## EXERCISE AIM
Reproduce, please, only the lines from the first line below to the line containing "wheel_sides = 18", inclusive.

## INFORMATION SUPPLIED
-- START --
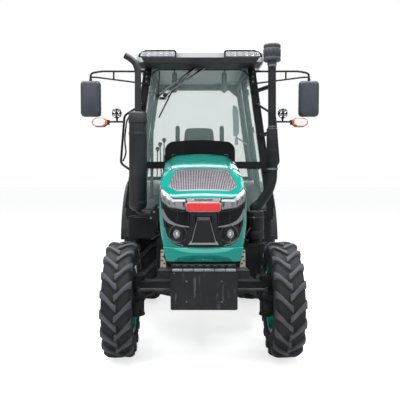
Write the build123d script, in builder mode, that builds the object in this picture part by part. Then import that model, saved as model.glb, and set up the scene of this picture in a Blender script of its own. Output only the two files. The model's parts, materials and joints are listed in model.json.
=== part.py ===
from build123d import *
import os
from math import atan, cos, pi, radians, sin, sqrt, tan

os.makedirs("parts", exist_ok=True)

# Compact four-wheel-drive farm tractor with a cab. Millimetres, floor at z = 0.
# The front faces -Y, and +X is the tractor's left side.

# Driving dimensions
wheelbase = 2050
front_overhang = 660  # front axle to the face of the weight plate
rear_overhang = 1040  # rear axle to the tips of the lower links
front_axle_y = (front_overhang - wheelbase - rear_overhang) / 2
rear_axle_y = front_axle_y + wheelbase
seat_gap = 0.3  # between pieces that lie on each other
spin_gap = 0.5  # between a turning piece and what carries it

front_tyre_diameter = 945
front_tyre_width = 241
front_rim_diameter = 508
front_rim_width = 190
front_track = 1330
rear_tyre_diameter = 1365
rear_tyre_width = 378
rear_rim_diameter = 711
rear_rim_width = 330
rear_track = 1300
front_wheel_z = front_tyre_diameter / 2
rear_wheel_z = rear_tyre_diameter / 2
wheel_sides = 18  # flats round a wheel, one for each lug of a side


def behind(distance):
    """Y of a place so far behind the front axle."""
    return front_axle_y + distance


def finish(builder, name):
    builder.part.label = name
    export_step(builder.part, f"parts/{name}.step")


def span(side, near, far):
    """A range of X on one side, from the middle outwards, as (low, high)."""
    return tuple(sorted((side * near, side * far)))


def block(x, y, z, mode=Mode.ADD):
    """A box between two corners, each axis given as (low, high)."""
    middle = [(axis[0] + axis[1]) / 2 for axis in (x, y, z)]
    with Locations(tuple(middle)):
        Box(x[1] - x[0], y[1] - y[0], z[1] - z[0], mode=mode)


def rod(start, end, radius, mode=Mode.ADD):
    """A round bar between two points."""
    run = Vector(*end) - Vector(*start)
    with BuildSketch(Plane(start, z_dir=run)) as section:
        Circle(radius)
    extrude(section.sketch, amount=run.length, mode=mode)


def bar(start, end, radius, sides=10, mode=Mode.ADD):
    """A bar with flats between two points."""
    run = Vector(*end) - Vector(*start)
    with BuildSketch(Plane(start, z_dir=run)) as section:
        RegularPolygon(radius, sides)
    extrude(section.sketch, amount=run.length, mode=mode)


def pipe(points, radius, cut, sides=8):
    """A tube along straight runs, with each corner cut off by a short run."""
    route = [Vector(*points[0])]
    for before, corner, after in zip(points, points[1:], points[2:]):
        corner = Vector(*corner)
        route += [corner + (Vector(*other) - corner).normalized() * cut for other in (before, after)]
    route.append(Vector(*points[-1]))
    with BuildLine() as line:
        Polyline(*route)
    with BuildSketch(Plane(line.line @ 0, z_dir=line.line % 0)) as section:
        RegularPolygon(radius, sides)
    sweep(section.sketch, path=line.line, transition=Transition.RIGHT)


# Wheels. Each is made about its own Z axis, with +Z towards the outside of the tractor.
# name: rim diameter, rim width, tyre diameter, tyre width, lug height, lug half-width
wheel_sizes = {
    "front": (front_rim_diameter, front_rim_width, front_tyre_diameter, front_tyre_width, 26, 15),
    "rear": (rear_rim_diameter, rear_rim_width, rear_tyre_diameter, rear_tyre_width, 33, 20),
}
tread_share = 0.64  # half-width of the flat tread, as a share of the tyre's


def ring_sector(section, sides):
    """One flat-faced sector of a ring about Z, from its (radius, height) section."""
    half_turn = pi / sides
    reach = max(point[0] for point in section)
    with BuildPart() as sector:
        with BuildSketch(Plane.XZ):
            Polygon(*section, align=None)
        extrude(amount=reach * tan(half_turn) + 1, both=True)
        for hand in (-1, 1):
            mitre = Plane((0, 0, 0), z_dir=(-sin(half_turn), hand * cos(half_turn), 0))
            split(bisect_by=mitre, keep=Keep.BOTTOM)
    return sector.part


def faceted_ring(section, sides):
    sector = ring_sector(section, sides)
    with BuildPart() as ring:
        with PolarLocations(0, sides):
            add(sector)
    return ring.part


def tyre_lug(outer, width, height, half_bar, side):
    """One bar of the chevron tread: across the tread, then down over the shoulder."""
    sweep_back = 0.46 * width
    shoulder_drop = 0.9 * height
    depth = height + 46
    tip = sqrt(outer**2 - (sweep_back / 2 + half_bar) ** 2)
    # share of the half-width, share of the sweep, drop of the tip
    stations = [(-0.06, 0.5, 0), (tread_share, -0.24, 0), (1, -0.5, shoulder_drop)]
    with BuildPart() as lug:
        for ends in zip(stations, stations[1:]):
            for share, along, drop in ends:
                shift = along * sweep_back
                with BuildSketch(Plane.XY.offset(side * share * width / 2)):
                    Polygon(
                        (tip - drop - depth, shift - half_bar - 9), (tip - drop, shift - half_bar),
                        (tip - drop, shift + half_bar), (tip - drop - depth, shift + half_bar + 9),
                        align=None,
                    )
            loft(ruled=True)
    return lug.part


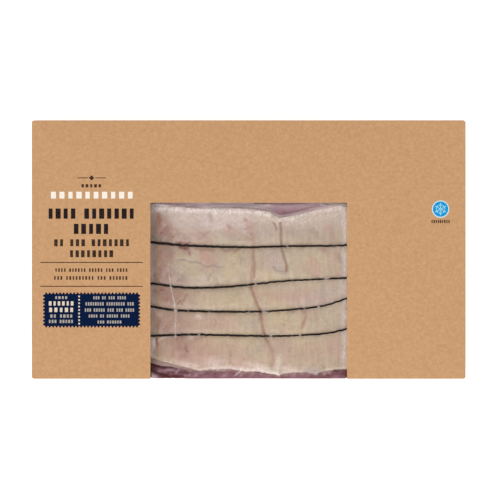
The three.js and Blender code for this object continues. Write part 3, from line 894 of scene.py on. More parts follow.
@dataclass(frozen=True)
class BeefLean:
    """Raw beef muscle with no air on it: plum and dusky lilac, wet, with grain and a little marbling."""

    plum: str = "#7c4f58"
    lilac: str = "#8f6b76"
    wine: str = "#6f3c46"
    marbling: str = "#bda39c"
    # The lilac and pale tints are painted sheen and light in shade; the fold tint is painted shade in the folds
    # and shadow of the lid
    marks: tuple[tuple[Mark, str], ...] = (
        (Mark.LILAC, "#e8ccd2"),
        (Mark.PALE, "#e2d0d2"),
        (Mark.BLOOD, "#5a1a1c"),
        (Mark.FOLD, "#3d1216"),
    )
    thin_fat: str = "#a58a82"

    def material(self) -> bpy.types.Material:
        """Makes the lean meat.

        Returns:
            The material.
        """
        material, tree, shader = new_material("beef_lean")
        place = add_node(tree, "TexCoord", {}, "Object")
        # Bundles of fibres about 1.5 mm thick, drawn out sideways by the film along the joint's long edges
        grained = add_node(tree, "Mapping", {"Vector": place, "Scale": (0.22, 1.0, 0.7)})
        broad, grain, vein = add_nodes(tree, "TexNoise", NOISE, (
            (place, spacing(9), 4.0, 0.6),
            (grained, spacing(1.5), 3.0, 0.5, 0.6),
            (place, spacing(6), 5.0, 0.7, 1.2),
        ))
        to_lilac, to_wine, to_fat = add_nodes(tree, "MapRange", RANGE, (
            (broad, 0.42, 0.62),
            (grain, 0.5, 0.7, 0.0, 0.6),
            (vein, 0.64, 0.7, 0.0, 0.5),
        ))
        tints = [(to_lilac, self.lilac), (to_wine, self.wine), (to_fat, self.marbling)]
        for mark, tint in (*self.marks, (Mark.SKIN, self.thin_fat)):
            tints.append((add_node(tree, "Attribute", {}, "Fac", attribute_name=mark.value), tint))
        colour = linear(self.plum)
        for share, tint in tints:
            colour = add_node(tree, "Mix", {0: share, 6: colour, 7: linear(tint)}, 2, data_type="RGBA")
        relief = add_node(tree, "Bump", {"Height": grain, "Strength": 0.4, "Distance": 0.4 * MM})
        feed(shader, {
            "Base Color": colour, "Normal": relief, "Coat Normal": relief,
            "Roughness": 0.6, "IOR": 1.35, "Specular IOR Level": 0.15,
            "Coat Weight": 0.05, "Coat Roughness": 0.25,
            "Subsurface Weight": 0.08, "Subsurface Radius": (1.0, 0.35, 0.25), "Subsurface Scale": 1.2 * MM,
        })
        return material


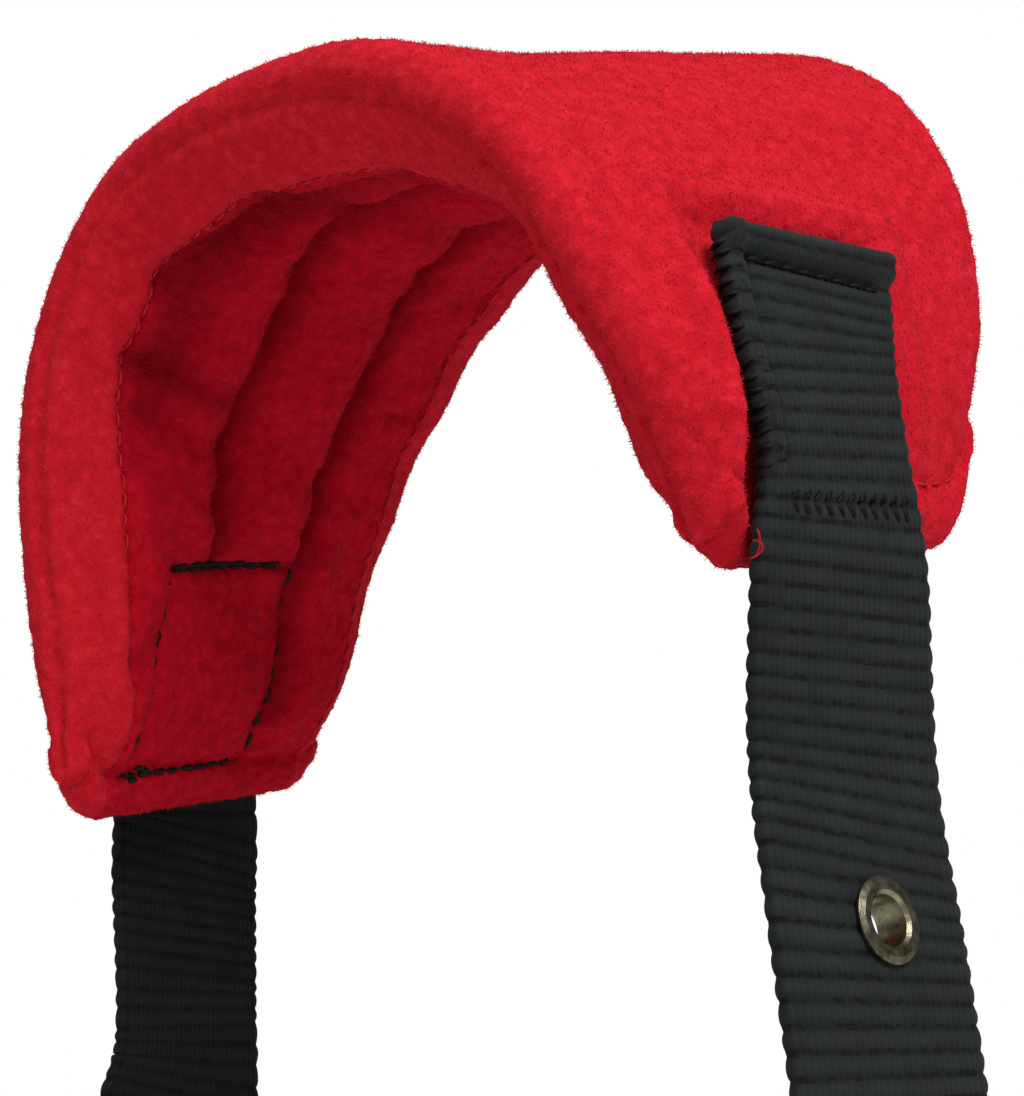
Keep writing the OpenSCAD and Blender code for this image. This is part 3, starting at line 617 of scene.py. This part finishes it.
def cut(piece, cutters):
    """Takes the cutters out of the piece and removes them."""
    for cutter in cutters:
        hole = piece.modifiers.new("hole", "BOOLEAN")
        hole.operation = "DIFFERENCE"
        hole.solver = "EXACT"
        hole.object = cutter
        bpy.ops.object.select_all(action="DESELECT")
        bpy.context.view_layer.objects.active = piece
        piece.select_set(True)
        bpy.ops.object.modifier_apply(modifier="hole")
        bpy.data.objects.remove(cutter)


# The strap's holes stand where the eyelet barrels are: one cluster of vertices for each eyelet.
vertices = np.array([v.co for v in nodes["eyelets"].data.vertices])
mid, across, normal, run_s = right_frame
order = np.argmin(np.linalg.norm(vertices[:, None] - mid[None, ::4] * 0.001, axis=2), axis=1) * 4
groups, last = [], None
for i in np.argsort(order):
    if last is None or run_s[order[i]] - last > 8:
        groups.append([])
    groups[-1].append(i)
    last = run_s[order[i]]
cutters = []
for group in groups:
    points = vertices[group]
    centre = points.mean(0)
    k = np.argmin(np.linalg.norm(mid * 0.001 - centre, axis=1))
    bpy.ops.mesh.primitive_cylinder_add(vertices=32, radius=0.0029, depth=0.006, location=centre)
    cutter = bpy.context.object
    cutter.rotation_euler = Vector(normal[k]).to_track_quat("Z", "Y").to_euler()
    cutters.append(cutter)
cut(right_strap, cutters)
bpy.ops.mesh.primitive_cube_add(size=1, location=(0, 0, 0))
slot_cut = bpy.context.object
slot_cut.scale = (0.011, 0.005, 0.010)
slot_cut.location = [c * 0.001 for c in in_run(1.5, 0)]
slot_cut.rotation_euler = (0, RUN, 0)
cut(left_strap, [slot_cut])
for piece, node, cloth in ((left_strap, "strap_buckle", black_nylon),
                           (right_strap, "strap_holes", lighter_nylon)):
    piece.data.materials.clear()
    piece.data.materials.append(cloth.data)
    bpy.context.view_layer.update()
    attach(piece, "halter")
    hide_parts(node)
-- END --
## THE OUTPUT
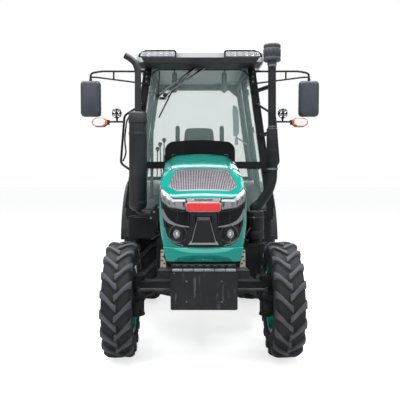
Write the build123d script, in builder mode, that builds the object in this picture part by part. Then import that model, saved as model.glb, and set up the scene of this picture in a Blender script of its own. Output only the two files. The model's parts, materials and joints are listed in model.json.
=== part.py ===
from build123d import *
import os
from math import atan, cos, pi, radians, sin, sqrt, tan

os.makedirs("parts", exist_ok=True)

# Compact four-wheel-drive farm tractor with a cab. Millimetres, floor at z = 0.
# The front faces -Y, and +X is the tractor's left side.

# Driving dimensions
wheelbase = 2050
front_overhang = 660  # front axle to the face of the weight plate
rear_overhang = 1040  # rear axle to the tips of the lower links
front_axle_y = (front_overhang - wheelbase - rear_overhang) / 2
rear_axle_y = front_axle_y + wheelbase
seat_gap = 0.3  # between pieces that lie on each other
spin_gap = 0.5  # between a turning piece and what carries it

front_tyre_diameter = 945
front_tyre_width = 241
front_rim_diameter = 508
front_rim_width = 190
front_track = 1330
rear_tyre_diameter = 1365
rear_tyre_width = 378
rear_rim_diameter = 711
rear_rim_width = 330
rear_track = 1300
front_wheel_z = front_tyre_diameter / 2
rear_wheel_z = rear_tyre_diameter / 2
wheel_sides = 18  # flats round a wheel, one for each lug of a side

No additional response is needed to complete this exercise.